WHAT TO DO:
Every line must be returned precisely as it is written.

RECORDED INFORMATION:
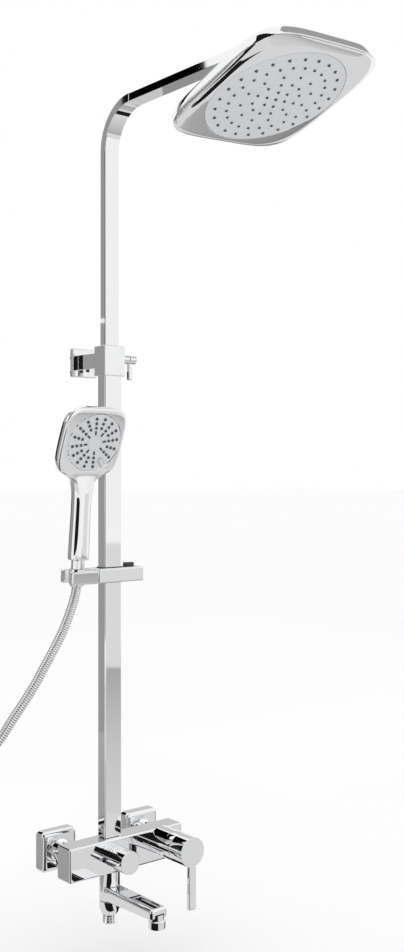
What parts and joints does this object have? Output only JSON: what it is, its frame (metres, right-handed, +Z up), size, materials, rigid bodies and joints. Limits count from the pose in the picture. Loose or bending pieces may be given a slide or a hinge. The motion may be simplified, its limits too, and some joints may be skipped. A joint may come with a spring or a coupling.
{
  "type": "rainfall shower column",
  "caption": "Wall-mounted shower column: bath mixer with lever and diverter, swivel spout, telescopic riser with tilting overhead rain head, sliding hand shower and hose.",
  "frame": {"origin": "midpoint between the two wall inlets, on the finished wall surface", "axes": "+X right along the wall, +Y into the wall, -Y towards the room, +Z up"},
  "size_m": [0.4835, 0.5468, 1.1921],
  "materials": {
    "chrome": "polished",
    "brass": "machined",
    "spray_grey": "satin",
    "dark_plastic": "satin",
    "rubber": "matte",
    "nylon": "matte",
    "steel": "satin"
  },
  "bodies": {
    "mixer": {"wall_flange_left": "chrome", "wall_flange_right": "chrome", "eccentric_union_left": "chrome", "eccentric_union_right": "chrome", "union_nut_left": "chrome", "union_nut_right": "chrome", "union_washer_left": "rubber", "union_washer_right": "rubber", "mixer_body": "chrome", "cartridge_housing": "nylon", "cartridge_retaining_nut": "brass", "handle_sleeve": "chrome", "diverter_cartridge": "brass", "diverter_collar": "chrome", "outlet_stem": "chrome", "hose_outlet": "chrome", "spout_o_ring": "rubber", "lower_column": "chrome", "riser_nipple": "brass", "lock_block": "chrome", "slide_bush": "nylon", "lock_boss": "chrome", "bracket_cover": "chrome", "bracket_base": "steel", "bracket_screw_upper": "steel", "bracket_screw_lower": "steel", "bracket_neck": "chrome", "neck_grub_screw": "dark_plastic"},
    "riser": {"upper_column": "chrome", "arm_end_cap": "chrome", "guide_shoe": "nylon", "ball_stem": "chrome"},
    "lock": {"lock_lever": "chrome", "clamp_screw": "steel"},
    "temperature_carrier": {"handle_carrier": "chrome"},
    "lever": {"lever_handle": "chrome", "cartridge_stem": "steel"},
    "diverter": {"diverter_knob": "chrome", "diverter_spindle": "steel"},
    "spout": {"bath_spout": "chrome", "aerator": "chrome"},
    "head_pitch_seat": {"ball_seat_lower": "nylon"},
    "head_roll_seat": {"ball_seat_upper": "rubber"},
    "rain_head": {"ball_union_nut": "chrome", "head_shell": "chrome", "head_underside": "chrome", "spray_plate": "spray_grey", "nozzle_mat": "rubber"},
    "slider": {"slider_body": "chrome", "slider_liner": "dark_plastic", "tilt_pin": "steel"},
    "release_button": {"release_button": "dark_plastic"},
    "holder": {"hand_holder": "chrome"},
    "hand_shower": {"hand_shell": "chrome", "cone_nut": "chrome", "hand_nozzle_mat": "rubber", "shower_hose": "steel", "hose_coil": "steel", "hose_end_nut": "chrome"},
    "selector": {"spray_selector": "spray_grey"}
  },
  "joints": [
    {"name": "riser_height", "type": "slide", "parent": "mixer", "child": "riser", "axis": [0, 0, 1], "range_m": [-0.2, 0.15]},
    {"name": "lock_turn", "type": "hinge", "parent": "mixer", "child": "lock", "pos_m": [0, -0.072, 0.719], "axis": [1, 0, 0], "range_deg": [0, 90]},
    {"name": "temperature", "type": "hinge", "parent": "mixer", "child": "temperature_carrier", "pos_m": [0.061, -0.0885, 0.003], "axis": [0, -1, 0], "range_deg": [-35, 45]},
    {"name": "flow_lift", "type": "hinge", "parent": "temperature_carrier", "child": "lever", "pos_m": [0.061, -0.1245, 0.003], "axis": [-1, 0, 0], "range_deg": [0, 20]},
    {"name": "diverter_turn", "type": "hinge", "parent": "mixer", "child": "diverter", "pos_m": [-0.021, -0.0885, -0.005], "axis": [0, -1, 0], "range_deg": [-90, 90]},
    {"name": "spout_swing", "type": "hinge", "parent": "mixer", "child": "spout", "pos_m": [-0.021, -0.072, -0.06], "axis": [0, 0, 1], "range_deg": [-80, 6]},
    {"name": "head_pitch", "type": "hinge", "parent": "riser", "child": "head_pitch_seat", "pos_m": [-0.021, -0.402, 1.058], "axis": [1, 0, 0], "range_deg": [-8, 26]},
    {"name": "head_roll", "type": "hinge", "parent": "head_pitch_seat", "child": "head_roll_seat", "pos_m": [-0.021, -0.402, 1.058], "axis": [0, 0.945, -0.327], "range_deg": [-10, 10]},
    {"name": "head_spin", "type": "hinge", "parent": "head_roll_seat", "child": "rain_head", "pos_m": [-0.021, -0.402, 1.058], "axis": [-0.0715, 0.3264, 0.9425], "range_deg": [-90, 90]},
    {"name": "slider_height", "type": "slide", "parent": "mixer", "child": "slider", "axis": [0, 0, 1], "range_m": [-0.25, 0.04]},
    {"name": "button_press", "type": "slide", "parent": "slider", "child": "release_button", "axis": [0, 0, -1], "range_m": [0, 0.003], "stiffness_N_per_m": 900},
    {"name": "holder_tilt", "type": "hinge", "parent": "slider", "child": "holder", "pos_m": [-0.05, -0.072, 0.403], "axis": [1, 0, 0], "range_deg": [0, 20]},
    {"name": "hand_shower_lift", "type": "slide", "parent": "holder", "child": "hand_shower", "axis": [0, -0.0958, 0.9954], "range_m": [0, 0.08]},
    {"name": "spray_select", "type": "hinge", "parent": "hand_shower", "child": "selector", "pos_m": [-0.0776, -0.11562, 0.59309], "axis": [0, -0.9164, -0.4003], "range_deg": [-40, 40]}
  ]
}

WRITTEN SOLUTION:
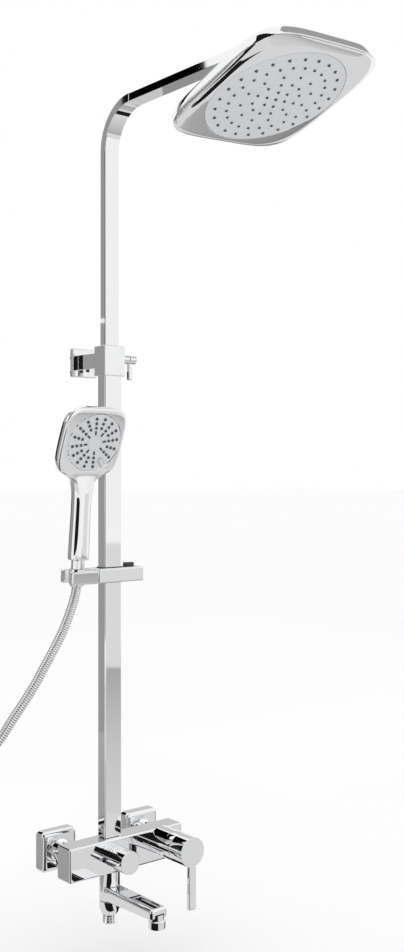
What parts and joints does this object have? Output only JSON: what it is, its frame (metres, right-handed, +Z up), size, materials, rigid bodies and joints. Limits count from the pose in the picture. Loose or bending pieces may be given a slide or a hinge. The motion may be simplified, its limits too, and some joints may be skipped. A joint may come with a spring or a coupling.
{
  "type": "rainfall shower column",
  "caption": "Wall-mounted shower column: bath mixer with lever and diverter, swivel spout, telescopic riser with tilting overhead rain head, sliding hand shower and hose.",
  "frame": {"origin": "midpoint between the two wall inlets, on the finished wall surface", "axes": "+X right along the wall, +Y into the wall, -Y towards the room, +Z up"},
  "size_m": [0.4835, 0.5468, 1.1921],
  "materials": {
    "chrome": "polished",
    "brass": "machined",
    "spray_grey": "satin",
    "dark_plastic": "satin",
    "rubber": "matte",
    "nylon": "matte",
    "steel": "satin"
  },
  "bodies": {
    "mixer": {"wall_flange_left": "chrome", "wall_flange_right": "chrome", "eccentric_union_left": "chrome", "eccentric_union_right": "chrome", "union_nut_left": "chrome", "union_nut_right": "chrome", "union_washer_left": "rubber", "union_washer_right": "rubber", "mixer_body": "chrome", "cartridge_housing": "nylon", "cartridge_retaining_nut": "brass", "handle_sleeve": "chrome", "diverter_cartridge": "brass", "diverter_collar": "chrome", "outlet_stem": "chrome", "hose_outlet": "chrome", "spout_o_ring": "rubber", "lower_column": "chrome", "riser_nipple": "brass", "lock_block": "chrome", "slide_bush": "nylon", "lock_boss": "chrome", "bracket_cover": "chrome", "bracket_base": "steel", "bracket_screw_upper": "steel", "bracket_screw_lower": "steel", "bracket_neck": "chrome", "neck_grub_screw": "dark_plastic"},
    "riser": {"upper_column": "chrome", "arm_end_cap": "chrome", "guide_shoe": "nylon", "ball_stem": "chrome"},
    "lock": {"lock_lever": "chrome", "clamp_screw": "steel"},
    "temperature_carrier": {"handle_carrier": "chrome"},
    "lever": {"lever_handle": "chrome", "cartridge_stem": "steel"},
    "diverter": {"diverter_knob": "chrome", "diverter_spindle": "steel"},
    "spout": {"bath_spout": "chrome", "aerator": "chrome"},
    "head_pitch_seat": {"ball_seat_lower": "nylon"},
    "head_roll_seat": {"ball_seat_upper": "rubber"},
    "rain_head": {"ball_union_nut": "chrome", "head_shell": "chrome", "head_underside": "chrome", "spray_plate": "spray_grey", "nozzle_mat": "rubber"},
    "slider": {"slider_body": "chrome", "slider_liner": "dark_plastic", "tilt_pin": "steel"},
    "release_button": {"release_button": "dark_plastic"},
    "holder": {"hand_holder": "chrome"},
    "hand_shower": {"hand_shell": "chrome", "cone_nut": "chrome", "hand_nozzle_mat": "rubber", "shower_hose": "steel", "hose_coil": "steel", "hose_end_nut": "chrome"},
    "selector": {"spray_selector": "spray_grey"}
  },
  "joints": [
    {"name": "riser_height", "type": "slide", "parent": "mixer", "child": "riser", "axis": [0, 0, 1], "range_m": [-0.2, 0.15]},
    {"name": "lock_turn", "type": "hinge", "parent": "mixer", "child": "lock", "pos_m": [0, -0.072, 0.719], "axis": [1, 0, 0], "range_deg": [0, 90]},
    {"name": "temperature", "type": "hinge", "parent": "mixer", "child": "temperature_carrier", "pos_m": [0.061, -0.0885, 0.003], "axis": [0, -1, 0], "range_deg": [-35, 45]},
    {"name": "flow_lift", "type": "hinge", "parent": "temperature_carrier", "child": "lever", "pos_m": [0.061, -0.1245, 0.003], "axis": [-1, 0, 0], "range_deg": [0, 20]},
    {"name": "diverter_turn", "type": "hinge", "parent": "mixer", "child": "diverter", "pos_m": [-0.021, -0.0885, -0.005], "axis": [0, -1, 0], "range_deg": [-90, 90]},
    {"name": "spout_swing", "type": "hinge", "parent": "mixer", "child": "spout", "pos_m": [-0.021, -0.072, -0.06], "axis": [0, 0, 1], "range_deg": [-80, 6]},
    {"name": "head_pitch", "type": "hinge", "parent": "riser", "child": "head_pitch_seat", "pos_m": [-0.021, -0.402, 1.058], "axis": [1, 0, 0], "range_deg": [-8, 26]},
    {"name": "head_roll", "type": "hinge", "parent": "head_pitch_seat", "child": "head_roll_seat", "pos_m": [-0.021, -0.402, 1.058], "axis": [0, 0.945, -0.327], "range_deg": [-10, 10]},
    {"name": "head_spin", "type": "hinge", "parent": "head_roll_seat", "child": "rain_head", "pos_m": [-0.021, -0.402, 1.058], "axis": [-0.0715, 0.3264, 0.9425], "range_deg": [-90, 90]},
    {"name": "slider_height", "type": "slide", "parent": "mixer", "child": "slider", "axis": [0, 0, 1], "range_m": [-0.25, 0.04]},
    {"name": "button_press", "type": "slide", "parent": "slider", "child": "release_button", "axis": [0, 0, -1], "range_m": [0, 0.003], "stiffness_N_per_m": 900},
    {"name": "holder_tilt", "type": "hinge", "parent": "slider", "child": "holder", "pos_m": [-0.05, -0.072, 0.403], "axis": [1, 0, 0], "range_deg": [0, 20]},
    {"name": "hand_shower_lift", "type": "slide", "parent": "holder", "child": "hand_shower", "axis": [0, -0.0958, 0.9954], "range_m": [0, 0.08]},
    {"name": "spray_select", "type": "hinge", "parent": "hand_shower", "child": "selector", "pos_m": [-0.0776, -0.11562, 0.59309], "axis": [0, -0.9164, -0.4003], "range_deg": [-40, 40]}
  ]
}